Taking into account our previous fMRI findings in healthy individuals [12, 13, 17, 18] and psychiatric patients [19, 2224] and the fact that there are subgroups of patients presenting isolated deficits in only one working memory domain, we infer that specific dysfunctions of the different underlying neuronal networks contribute to the performance deficit on the behavioural level. Of course, our present study can only provide indirect evidence for this, but the validity of this conjecture is supported by lesion studies as well. Two patients with focal brain damages, one with an isolated lesion to Broca’s area and the other with a selective bilateral lesion to anterior parts of the middle frontal gyrus, showed a double dissociation of specific working memory deficits. The former was impaired in a task requiring verbal rehearsal while performing normal during non-articulatory maintenance of verbal information, whereas the latter showed the opposite pattern of impairment [15]. Taken together, because brain–behaviour relationships had been carefully established by converging evidence from numerous functional neuroimaging and lesion studies, this allowed us to infer from specific impairments in working memory subfunctions the underlying dysfunctions of specific brain regions or networks.

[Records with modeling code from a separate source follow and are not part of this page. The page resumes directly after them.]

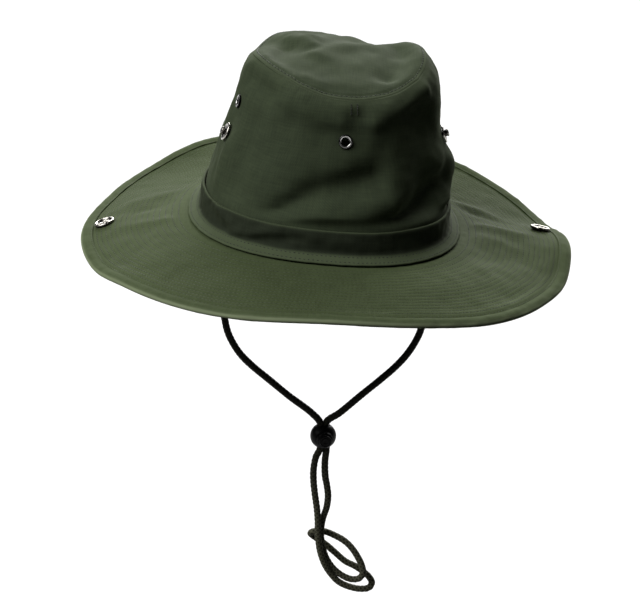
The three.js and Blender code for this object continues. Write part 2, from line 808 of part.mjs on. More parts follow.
const hat = new THREE.Group();
hat.add(crown, makeBrim(), makeBrimHem(), ...makeSockets());
hat.add(makeCord(), makeLock());

export default hat;
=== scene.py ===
# %% [markdown]
# # A bush hat, dressed piece by piece
#
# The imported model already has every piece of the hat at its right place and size. This lesson
# dresses it: each plain cloth wall becomes a fine mesh with folds, seams and stitches, the small
# metal and plastic fittings get their real profiles, and every piece gets a finish made of nodes.
#
# Lengths below are in millimetres, because that is how hats are cut. They turn into metres only
# when a mesh is made. +Z is up, the front of the hat is -Y, and left is -X, as seen from the front.

import json
import math

import bpy
import numpy as np
from mathutils import Euler, Matrix, Vector

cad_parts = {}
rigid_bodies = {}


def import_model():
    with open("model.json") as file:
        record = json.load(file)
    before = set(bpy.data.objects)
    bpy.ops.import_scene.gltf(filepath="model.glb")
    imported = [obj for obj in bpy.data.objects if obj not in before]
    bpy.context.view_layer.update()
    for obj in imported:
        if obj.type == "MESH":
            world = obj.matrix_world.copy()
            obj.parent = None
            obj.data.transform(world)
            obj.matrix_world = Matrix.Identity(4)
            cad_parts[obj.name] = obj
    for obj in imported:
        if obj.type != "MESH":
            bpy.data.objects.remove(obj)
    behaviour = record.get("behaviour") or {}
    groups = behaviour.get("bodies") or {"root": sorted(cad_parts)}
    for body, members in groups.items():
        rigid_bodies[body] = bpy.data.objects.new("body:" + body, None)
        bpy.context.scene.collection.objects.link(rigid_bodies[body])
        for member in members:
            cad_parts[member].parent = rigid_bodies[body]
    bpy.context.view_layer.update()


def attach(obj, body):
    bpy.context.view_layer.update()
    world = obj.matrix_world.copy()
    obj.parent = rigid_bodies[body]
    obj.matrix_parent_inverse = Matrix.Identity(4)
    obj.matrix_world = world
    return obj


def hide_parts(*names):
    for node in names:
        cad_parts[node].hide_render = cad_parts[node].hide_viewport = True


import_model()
MM = 0.001

# %% [markdown]
# ## Camera
#
# The camera comes first, because everything is judged through it. It stands 1.6 m in front of
# the hat and looks down 20 degrees, with a long lens, so the brim is seen as a flat oval.

# %% Place the camera
CAMERA_PLACE = (-0.002817, -1.525426, 0.487012)
CAMERA_DOWN = math.radians(20)
SENSOR_WIDTH = 36
FOCAL_LENGTH = 127.8

camera_data = bpy.data.cameras.new("camera")
camera_data.sensor_width = SENSOR_WIDTH
camera_data.lens = FOCAL_LENGTH
camera = bpy.data.objects.new("camera", camera_data)
camera.location = CAMERA_PLACE
camera.rotation_euler = Euler((math.pi / 2 - CAMERA_DOWN, 0, 0))
bpy.context.scene.collection.objects.link(camera)
bpy.context.scene.camera = camera
print("camera", CAMERA_PLACE, "lens", FOCAL_LENGTH)

# %% [markdown]
# ## Tables and the curves through them
#
# The hat's form is a few short tables of measures: sections of the crown, the height of its top
# seam, the brim's edge. A smooth curve runs through each column, so a table with ten rows gives
# a surface with thousands of points. Working on whole arrays at once keeps this quick.


# %% Tables with named columns
def table(names, *rows):
    """Rows of numbers as a dictionary of named columns."""
    return dict(zip(names.split(), np.array(rows, float).T))


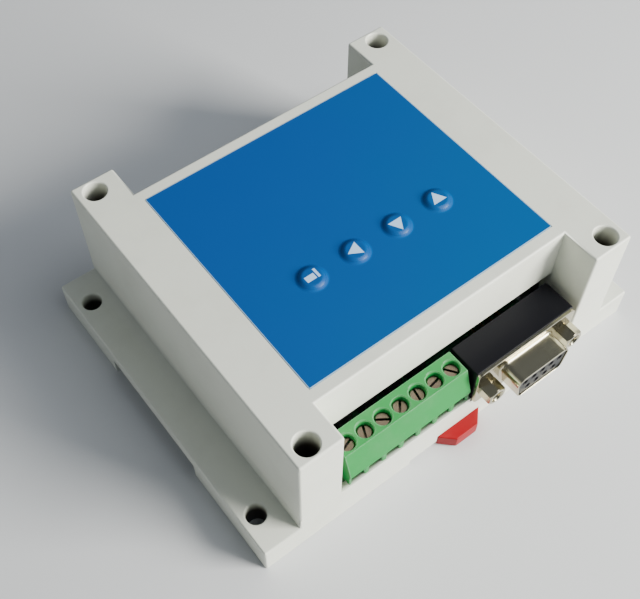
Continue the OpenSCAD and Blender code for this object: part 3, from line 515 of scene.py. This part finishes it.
def shade(made, angle=35):
    """Smooth shading that breaks at real edges, with normals that favour the large faces."""
    bm = bmesh.new()
    bm.from_mesh(made.data)
    bmesh.ops.remove_doubles(bm, verts=bm.verts, dist=0.001 * mm)
    bmesh.ops.dissolve_limit(bm, angle_limit=math.radians(0.5), verts=bm.verts, edges=bm.edges)
    bm.to_mesh(made.data)
    bm.free()
    made.data.polygons.foreach_set("use_smooth", [True] * len(made.data.polygons))
    made.data.set_sharp_from_angle(angle=math.radians(angle))
    weighted = made.modifiers.new("weighted", "WEIGHTED_NORMAL")
    weighted.keep_sharp = True
    return applied(made)


def fit(made, name, finish, body, nodes, angle=35):
    """Names a finished piece, gives it its material, and puts it on its body in place of its nodes."""
    shade(made, angle)
    made.name = name
    made.data.name = name
    made.data.materials.clear()
    made.data.materials.append(finishes[finish])
    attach(made, body)
    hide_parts(*nodes)
    print(name, len(made.data.polygons), "faces")
    return made


def rim(radius, top, centre, width=0.4, steps=48):
    """A cutter that rounds the rim of a hole in a level face at height top."""
    arc = [math.radians(30 * i) for i in range(4)]
    flare = [(radius + width - width * math.cos(a), top - width + width * math.sin(a)) for a in arc]
    profile = [(0, top - width)] + flare + [(radius + width, top + 1), (0, top + 1)]
    return solid(lathe(profile, (*centre, 0), steps))


def mirrored_spots(x, y):
    """The four points that mirror one point in X and Y."""
    return [(-x, -y), (-x, y), (x, -y), (x, y)]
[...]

Important to note, the subgroups that were determined according to these specific patterns of working memory deficits did not differ with respect to any clinical characteristics in our sample. Also, in the total group analysis, there were no significant correlations between test performance and clinical variables and psychopathology scores. This finding is consistent with the notion that working memory deficits are considered to be potential endophenotypes, i.e. trait markers that are independent of fluctuations in the clinical status of the disorder.

Of course our findings are limited by the relative small sample size. Thus, the validity of the identified working memory deficit patterns should be confirmed in larger samples. The same applies to the retest–reliability of the observed deficits. Furthermore, we cannot rule out medication effects on working memory performance. To further investigate a potential and maybe differential effect of different antipsychotics on the different working memory subsystems, a larger sample size would also be needed. Finally, further investigation is needed to identify neurobiological (e.g. genetic) markers in the patient subgroups that could provide evidence for a distinct aetiology and pathophysiology.

In conclusion, the results of the present study strengthen the evidence for an impairment of the maintenance component of both verbal and visuospatial working memory in patients with schizophrenia. Moreover, our data provide evidence for a high degree of interindividual variability and for the existence of subgroups of patients with schizophrenia showing differential working memory deficits.